Much of the foreign reluctance to commit troops stems from perhaps the most pressing debate for the administration over how to handle Iraq: the need for help in what has become a guerrilla war versus the need to control reconstruction through the U.S.-led Coalition Provisional Authority.

It's not that India, which recently turned down a request to send 17,000 troops, and the other three dozen or so nations that the United States has approached to commit forces are flat-out unwilling to get involved.

Rather, many say they need the international sanction of the United Nations, which the Bush administration is not prepared to seek now.

“If this was a U.N.-mandated operation, there would be absolutely no hesitation in sending forces in,” India’s Foreign Secretary Kanwal Sibal said while visiting Washington recently.

Getting the world body involved in the central administration of Iraq — it is already in charge of peripheral duties — would mean ceding potentially significant authority to the international community. Thus far, the Bush administration has been unwilling to do that, fearing Iraq could go the way of Bosnia or Sierra Leone where the United Nations' record of peacekeeping has been less than laudable.

U.N. Resolution 1483, passed in late May, grants the United States control over Iraq's economy and its political process until an internationally recognized government can take over, possibly as soon as next year.

Countries such as India say they want a second U.N. resolution conferring at least some authority to the United Nations, in part because they don’t want to appear to be doing the United States' bidding.

U.N. Secretary General Kofi Annan has said most countries do not feel they have a sufficient mandate to go into Iraq under Resolution 1483 and favor a second resolution.

Secretary of State Colin Powell has said he is exploring a possible second resolution but has no plans to move in that direction, at least for now.

"We have all we think we really need in 1483," Powell said recently.

NATO role?

Perhaps, the most viable plan for substantial international help in Iraq is through NATO, which has more than 2 million troops at its command.

In a striking 97-0 vote, the Senate last month passed a nonbinding resolution asking Bush to approach NATO for help on the ground in Iraq with a peacekeeping force similar to the one deployed in the Balkans.

"Make this a NATO operation with a U.S. commander … but get more firepower in there," said Delaware Sen. Joe Biden, the leading Democrat on the Foreign Relations Committee.

The model for a possible NATO deployment much like the one Biden described is already unfolding in Afghanistan, where alliance commanders are preparing to take over the International Security Assistance Force and work alongside U.S. Central Command, known as CENTCOM.

That said, there are critical differences between Afghanistan, where U.S. forces are merely seeking to establish stability and a bulwark against terrorists, and Iraq, where troops are entrenched in full-blown nation building based on a model designed by the Bush administration.

"One of the critical questions is what happens with the command structure," said Helmut Sonnenfeldt, a former senior staff member at the National Security Council.

Bush has made that clear. The command structure remains fully in the hands of CENTCOM, which ran the combat operations in Iraq.

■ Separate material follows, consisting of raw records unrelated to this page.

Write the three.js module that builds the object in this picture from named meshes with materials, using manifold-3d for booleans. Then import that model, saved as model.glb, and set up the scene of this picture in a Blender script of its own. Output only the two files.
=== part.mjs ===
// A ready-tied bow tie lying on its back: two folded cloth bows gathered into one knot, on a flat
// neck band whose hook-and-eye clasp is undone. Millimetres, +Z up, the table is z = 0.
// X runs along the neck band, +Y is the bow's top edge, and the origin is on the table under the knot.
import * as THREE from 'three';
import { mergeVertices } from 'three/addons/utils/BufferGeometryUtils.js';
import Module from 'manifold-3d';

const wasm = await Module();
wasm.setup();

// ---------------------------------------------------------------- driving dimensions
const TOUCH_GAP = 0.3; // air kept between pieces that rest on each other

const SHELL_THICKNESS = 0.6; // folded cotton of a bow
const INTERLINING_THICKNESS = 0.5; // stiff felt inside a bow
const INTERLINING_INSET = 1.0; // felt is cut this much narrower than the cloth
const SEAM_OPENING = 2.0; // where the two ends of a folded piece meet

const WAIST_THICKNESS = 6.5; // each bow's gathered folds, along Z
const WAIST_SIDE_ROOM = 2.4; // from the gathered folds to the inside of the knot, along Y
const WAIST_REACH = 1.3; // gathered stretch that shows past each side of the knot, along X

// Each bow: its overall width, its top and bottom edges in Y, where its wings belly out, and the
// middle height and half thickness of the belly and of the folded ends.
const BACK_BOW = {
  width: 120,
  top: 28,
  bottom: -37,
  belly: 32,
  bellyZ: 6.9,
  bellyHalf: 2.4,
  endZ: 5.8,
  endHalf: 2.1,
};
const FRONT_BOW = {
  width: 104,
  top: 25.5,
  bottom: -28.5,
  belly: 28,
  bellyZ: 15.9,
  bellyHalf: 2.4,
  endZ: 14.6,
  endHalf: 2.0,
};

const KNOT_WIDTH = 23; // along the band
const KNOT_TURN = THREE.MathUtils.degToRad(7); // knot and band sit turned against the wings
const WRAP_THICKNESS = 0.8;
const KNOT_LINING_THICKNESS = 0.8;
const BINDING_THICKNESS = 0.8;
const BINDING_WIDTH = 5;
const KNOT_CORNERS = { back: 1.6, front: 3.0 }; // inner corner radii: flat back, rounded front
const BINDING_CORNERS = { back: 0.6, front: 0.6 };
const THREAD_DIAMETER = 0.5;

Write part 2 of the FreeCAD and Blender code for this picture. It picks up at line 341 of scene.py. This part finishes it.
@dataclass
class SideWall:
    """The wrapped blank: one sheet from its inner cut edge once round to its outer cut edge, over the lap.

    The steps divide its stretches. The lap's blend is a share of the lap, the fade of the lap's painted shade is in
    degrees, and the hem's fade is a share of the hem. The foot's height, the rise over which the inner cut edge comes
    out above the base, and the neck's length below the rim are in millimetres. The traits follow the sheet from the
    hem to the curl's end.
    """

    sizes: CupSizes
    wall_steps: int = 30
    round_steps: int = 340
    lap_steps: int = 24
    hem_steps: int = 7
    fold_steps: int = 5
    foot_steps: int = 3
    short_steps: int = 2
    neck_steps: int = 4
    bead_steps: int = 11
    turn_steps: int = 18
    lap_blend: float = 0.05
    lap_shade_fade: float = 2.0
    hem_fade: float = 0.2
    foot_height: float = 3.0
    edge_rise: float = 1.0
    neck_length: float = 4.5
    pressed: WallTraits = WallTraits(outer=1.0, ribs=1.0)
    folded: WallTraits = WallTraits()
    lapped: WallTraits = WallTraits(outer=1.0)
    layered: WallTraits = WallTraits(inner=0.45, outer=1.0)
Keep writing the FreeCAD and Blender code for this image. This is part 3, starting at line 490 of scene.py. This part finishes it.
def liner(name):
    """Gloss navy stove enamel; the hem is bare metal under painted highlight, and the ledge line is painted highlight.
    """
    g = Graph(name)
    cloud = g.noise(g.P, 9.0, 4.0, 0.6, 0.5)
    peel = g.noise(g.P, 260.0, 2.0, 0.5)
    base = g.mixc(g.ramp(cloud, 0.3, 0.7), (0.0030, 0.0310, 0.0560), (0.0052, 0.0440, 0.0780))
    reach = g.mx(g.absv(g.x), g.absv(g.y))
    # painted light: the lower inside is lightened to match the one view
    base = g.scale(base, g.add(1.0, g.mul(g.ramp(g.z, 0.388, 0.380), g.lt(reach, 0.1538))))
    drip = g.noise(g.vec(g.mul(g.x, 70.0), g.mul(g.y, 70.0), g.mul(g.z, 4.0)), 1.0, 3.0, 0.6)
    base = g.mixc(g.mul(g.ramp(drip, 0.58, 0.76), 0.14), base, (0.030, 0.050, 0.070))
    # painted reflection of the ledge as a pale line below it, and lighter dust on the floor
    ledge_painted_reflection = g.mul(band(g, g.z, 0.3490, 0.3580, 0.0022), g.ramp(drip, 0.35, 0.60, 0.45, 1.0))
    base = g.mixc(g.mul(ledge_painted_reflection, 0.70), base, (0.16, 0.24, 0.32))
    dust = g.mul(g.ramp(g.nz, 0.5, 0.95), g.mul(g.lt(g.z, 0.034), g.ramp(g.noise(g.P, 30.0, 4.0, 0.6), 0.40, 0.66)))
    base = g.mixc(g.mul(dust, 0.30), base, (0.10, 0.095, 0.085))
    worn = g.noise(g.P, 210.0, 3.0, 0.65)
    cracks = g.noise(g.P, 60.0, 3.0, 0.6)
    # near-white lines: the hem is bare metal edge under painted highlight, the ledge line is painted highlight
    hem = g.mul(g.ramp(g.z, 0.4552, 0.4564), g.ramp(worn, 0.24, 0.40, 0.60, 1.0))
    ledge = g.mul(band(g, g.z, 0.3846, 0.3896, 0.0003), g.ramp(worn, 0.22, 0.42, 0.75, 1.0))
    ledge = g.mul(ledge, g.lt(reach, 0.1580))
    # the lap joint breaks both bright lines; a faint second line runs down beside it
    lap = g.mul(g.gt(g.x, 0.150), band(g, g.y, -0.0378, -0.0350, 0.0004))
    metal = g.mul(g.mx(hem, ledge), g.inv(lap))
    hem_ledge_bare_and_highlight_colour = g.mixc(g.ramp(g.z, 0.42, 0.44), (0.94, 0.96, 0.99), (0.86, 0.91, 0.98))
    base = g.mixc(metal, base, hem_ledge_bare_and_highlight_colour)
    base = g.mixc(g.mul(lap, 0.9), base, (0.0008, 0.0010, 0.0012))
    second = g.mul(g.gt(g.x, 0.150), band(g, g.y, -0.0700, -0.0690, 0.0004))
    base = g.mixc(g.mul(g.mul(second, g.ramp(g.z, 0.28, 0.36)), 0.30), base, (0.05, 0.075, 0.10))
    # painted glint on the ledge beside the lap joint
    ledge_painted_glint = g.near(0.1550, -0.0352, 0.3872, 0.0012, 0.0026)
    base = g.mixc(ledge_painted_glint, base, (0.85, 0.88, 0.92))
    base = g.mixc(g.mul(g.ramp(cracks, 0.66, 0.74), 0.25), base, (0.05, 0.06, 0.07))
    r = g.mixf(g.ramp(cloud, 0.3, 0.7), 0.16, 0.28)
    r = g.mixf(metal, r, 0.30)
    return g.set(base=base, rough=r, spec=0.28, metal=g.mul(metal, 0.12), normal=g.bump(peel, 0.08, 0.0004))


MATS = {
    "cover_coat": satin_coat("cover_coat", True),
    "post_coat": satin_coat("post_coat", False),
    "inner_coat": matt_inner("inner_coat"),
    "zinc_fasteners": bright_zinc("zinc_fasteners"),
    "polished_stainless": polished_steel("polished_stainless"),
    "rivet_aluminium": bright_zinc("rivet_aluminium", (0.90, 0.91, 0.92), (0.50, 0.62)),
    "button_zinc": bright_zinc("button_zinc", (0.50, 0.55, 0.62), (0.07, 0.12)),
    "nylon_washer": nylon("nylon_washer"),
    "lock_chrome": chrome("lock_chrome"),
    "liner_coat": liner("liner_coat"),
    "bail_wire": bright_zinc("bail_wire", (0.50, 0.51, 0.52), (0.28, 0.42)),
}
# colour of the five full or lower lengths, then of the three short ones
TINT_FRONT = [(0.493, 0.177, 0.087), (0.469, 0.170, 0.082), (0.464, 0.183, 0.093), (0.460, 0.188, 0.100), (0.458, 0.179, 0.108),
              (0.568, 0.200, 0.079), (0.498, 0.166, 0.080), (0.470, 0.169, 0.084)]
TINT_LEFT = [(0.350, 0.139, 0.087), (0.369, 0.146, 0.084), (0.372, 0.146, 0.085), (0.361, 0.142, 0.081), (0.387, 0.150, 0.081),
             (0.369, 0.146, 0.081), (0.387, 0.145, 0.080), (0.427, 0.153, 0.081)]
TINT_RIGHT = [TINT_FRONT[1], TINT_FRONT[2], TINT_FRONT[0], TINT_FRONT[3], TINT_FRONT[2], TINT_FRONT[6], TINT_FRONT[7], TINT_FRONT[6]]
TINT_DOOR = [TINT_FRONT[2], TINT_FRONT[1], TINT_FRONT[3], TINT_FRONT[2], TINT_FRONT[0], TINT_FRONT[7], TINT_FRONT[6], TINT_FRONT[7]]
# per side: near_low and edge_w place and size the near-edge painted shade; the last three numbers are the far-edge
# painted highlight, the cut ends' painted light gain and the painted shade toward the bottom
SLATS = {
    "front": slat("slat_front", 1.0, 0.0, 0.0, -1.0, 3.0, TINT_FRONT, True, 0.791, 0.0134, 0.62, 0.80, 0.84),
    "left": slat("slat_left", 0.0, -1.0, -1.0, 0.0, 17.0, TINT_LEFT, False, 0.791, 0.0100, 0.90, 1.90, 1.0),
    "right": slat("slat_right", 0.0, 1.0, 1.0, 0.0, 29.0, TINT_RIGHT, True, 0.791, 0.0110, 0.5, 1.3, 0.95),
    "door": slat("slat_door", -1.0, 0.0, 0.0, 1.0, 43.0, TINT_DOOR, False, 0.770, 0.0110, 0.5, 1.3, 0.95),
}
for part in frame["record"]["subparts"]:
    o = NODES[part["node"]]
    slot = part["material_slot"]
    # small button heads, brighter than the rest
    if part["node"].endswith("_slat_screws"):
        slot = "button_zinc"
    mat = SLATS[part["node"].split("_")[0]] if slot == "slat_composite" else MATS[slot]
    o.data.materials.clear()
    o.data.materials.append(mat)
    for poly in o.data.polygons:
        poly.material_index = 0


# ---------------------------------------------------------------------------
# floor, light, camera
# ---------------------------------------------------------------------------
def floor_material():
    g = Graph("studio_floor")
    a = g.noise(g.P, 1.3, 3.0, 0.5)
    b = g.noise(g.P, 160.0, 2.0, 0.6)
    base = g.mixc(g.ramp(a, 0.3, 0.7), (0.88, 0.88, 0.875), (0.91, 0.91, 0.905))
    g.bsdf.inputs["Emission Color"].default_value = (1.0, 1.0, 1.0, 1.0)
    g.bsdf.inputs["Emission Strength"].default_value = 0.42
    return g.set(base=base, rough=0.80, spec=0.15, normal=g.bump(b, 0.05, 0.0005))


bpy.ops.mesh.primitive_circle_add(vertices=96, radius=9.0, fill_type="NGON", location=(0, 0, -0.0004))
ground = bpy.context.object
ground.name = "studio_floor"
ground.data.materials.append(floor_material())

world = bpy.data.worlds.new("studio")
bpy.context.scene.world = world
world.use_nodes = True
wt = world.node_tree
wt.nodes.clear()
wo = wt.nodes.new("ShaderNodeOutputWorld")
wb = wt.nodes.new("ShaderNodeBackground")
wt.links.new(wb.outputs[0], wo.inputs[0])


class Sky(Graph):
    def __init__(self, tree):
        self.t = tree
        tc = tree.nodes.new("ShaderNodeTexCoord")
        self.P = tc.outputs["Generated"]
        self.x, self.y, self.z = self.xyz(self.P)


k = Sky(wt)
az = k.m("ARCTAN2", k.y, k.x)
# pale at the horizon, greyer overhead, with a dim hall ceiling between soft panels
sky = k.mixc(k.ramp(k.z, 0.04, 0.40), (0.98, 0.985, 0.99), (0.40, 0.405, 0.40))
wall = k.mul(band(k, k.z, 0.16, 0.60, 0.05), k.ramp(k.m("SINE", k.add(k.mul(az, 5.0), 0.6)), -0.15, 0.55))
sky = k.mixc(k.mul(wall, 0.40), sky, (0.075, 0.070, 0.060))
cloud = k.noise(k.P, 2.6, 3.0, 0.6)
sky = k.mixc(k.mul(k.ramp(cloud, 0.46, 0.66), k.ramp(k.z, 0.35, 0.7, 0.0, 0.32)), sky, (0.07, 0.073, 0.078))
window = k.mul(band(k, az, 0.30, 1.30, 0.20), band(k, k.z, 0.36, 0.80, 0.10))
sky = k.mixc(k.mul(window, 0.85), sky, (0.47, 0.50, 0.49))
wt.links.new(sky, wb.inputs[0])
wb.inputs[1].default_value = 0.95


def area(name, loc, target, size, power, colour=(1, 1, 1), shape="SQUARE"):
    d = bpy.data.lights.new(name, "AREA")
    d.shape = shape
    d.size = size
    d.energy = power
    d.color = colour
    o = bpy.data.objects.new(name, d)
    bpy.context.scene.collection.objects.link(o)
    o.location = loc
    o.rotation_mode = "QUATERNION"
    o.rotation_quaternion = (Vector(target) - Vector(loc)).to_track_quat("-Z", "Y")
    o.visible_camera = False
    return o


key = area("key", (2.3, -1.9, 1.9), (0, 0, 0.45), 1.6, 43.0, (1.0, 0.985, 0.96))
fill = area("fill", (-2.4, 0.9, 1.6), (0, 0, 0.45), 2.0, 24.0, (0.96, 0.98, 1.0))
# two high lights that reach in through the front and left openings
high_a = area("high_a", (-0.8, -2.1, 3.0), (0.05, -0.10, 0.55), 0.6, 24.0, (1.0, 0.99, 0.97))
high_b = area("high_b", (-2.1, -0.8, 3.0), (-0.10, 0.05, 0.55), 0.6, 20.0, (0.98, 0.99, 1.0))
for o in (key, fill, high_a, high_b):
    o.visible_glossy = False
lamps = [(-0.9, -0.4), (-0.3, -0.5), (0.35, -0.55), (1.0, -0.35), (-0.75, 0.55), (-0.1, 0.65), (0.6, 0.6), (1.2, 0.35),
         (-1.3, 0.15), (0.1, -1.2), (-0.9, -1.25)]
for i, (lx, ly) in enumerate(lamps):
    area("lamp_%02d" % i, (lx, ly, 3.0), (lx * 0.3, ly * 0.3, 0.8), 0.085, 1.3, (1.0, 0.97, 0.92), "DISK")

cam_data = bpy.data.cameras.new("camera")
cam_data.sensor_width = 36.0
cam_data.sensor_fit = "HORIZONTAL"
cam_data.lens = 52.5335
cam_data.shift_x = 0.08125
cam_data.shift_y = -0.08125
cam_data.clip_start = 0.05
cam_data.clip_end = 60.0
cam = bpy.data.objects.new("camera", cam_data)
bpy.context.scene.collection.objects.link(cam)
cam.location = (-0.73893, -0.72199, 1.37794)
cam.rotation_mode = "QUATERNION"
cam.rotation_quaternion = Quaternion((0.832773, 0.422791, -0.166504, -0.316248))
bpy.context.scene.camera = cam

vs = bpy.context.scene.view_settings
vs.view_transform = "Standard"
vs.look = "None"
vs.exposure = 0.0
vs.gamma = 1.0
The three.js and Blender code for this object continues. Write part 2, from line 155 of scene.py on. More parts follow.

There are no indications so far that NATO would reject working under U.S. command. But it would give the appearance that the United States is merely pushing its agenda behind the veneer of an international body.

A second U.N. resolution would go a long way in defusing that for countries such as India.

Loss of control

The Bush administration’s goal is to establish Iraqi sovereignty as soon as possible with as much stability as possible. Major U.N. involvement could complicate that by transferring power in directions that the administration does not favor such as in the hands of radical religious factions.

Getting a second U.N. resolution also probably would require the Bush administration to open up the reconstruction of Iraq to more foreign companies and set up a timetable for the transfer of power, which could force U.S. troops and the civil authority there to make concessions before they’re ready.

Deputy Defense Secretary Paul Wolfowitz recently told a Senate panel that the administration would be "very concerned" about any resolution that would limit U.S. authority in Iraq.

The administration might be more amenable to a second resolution in the fall when international public opinion on Iraq cools down and Iraqis may be closer to governing themselves.

Between now and then, there’s plenty of blistering heat and dangerous duty for U.S. troops.